No podemos tolerar que los ausentes lo tiñan todo de gris y de desconsuelo"
“Cuando alguien significativo dejar de estar, se crea un vacío que nadie puede llenar”, reflexiona Torralba. “Vivir con madurez es asumir las ausencias que nos duelen sin perder la sonrisa ni las ganas de vivir. Es fácil decirlo, pero difícil de conseguir”.
Relata que uno está tan obsesionado con el que se ha ido, que los que están pasan desapercibidos y también, por tanto, todo aquello que podríamos aprender de ellos. “No podemos tolerar que los ausentes lo tiñan todo de gris y de desconsuelo. Justamente ellos deben hacernos tomar consciencia del valor que tiene estar presente en el mundo, poder disfrutar de alguien en cuerpo y alma”, escribe Torralba.
La distinción entre aquello que es relativo y lo que es transcendente es justamente la sabiduría”
Ante algo así, lo más normal es que cambien las prioridades. “Aquello que antes considerabas trascendente pasa a un segundo plano: trabajo, reconocimiento, éxito, dinero, fama…”. En su defecto, uno se instala –dice Torralba- en un sereno “me da igual”. “No quiere decir sucumbir al cinismo, pero sí a un sano relativismo. Las cosas se ponen en su sitio. Aquello que calificábamos de grave deja de serlo. O lo que considerábamos urgente pierde este significado. En pocas palabras, uno se vuelve más selectivo, escoge con más cautela lo que quiere hacer con su tiempo y qué relaciones quiere conrear o desestimar”. Y sentencia: “La distinción entre aquello que es relativo y lo que es transcendente es justamente la sabiduría”.
Sostiene que para alcanzar la que se considera la última fase del proceso de duelo, la de la aceptación, “es necesario afrontar la muerte, sufrir y llorar, sentir la ausencia del ser querido una vez y otra, porque solo así la herida va cicatrizando”. Eso sí, arguye que es necesario encontrar un equilibrio entre la evasión y el afrontamiento, “un movimiento pendular que va de la una hacia la otra y a la inversa”. En su caso, el trabajo lo ha ayudado a evadirse.
La muerte de un ser querido nos hace profundamente humildes"
De un suceso tan doloroso, se pueden extraer virtudes, sostiene en el libro. Y señala tres: humildad, compasión y magnanimidad. “La muerte de un ser querido nos hace profundamente humildes. Constatamos nuestra pequeñez y, a la vez, nuestra impotencia enfrente de la fatalidad. Es la consciencia del límite, de las fronteras del propio ser”.

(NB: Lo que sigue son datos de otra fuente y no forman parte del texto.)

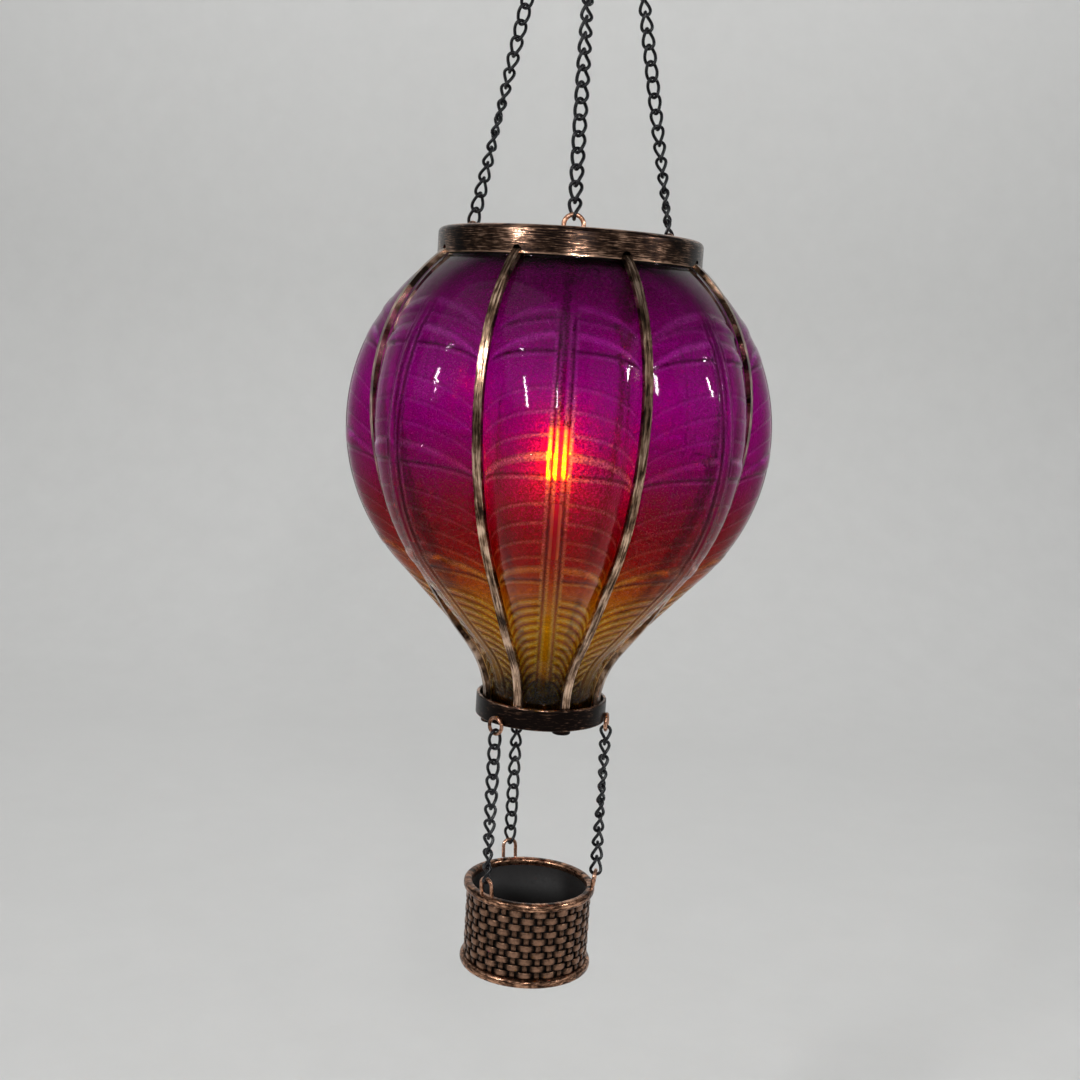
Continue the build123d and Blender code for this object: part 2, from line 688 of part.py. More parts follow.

Después viene la compasión. “Solo quien ha pasado por una experiencia de sufrimiento puede ponerse en la piel de quien la está sufriendo en el presente”.
Y la tercera virtud es la magnanimidad. “La persona que ha sufrido la muerte de un ser querido constata que la vida es demasiado corta para malbaratarla con estupideces. Descubre la magnanimidad, que es la virtud de la grandeza, que lo habilita para inclinarse hacia aquello que es grande. Radica en no dedicarse a tonterías, ni a nimiedades”.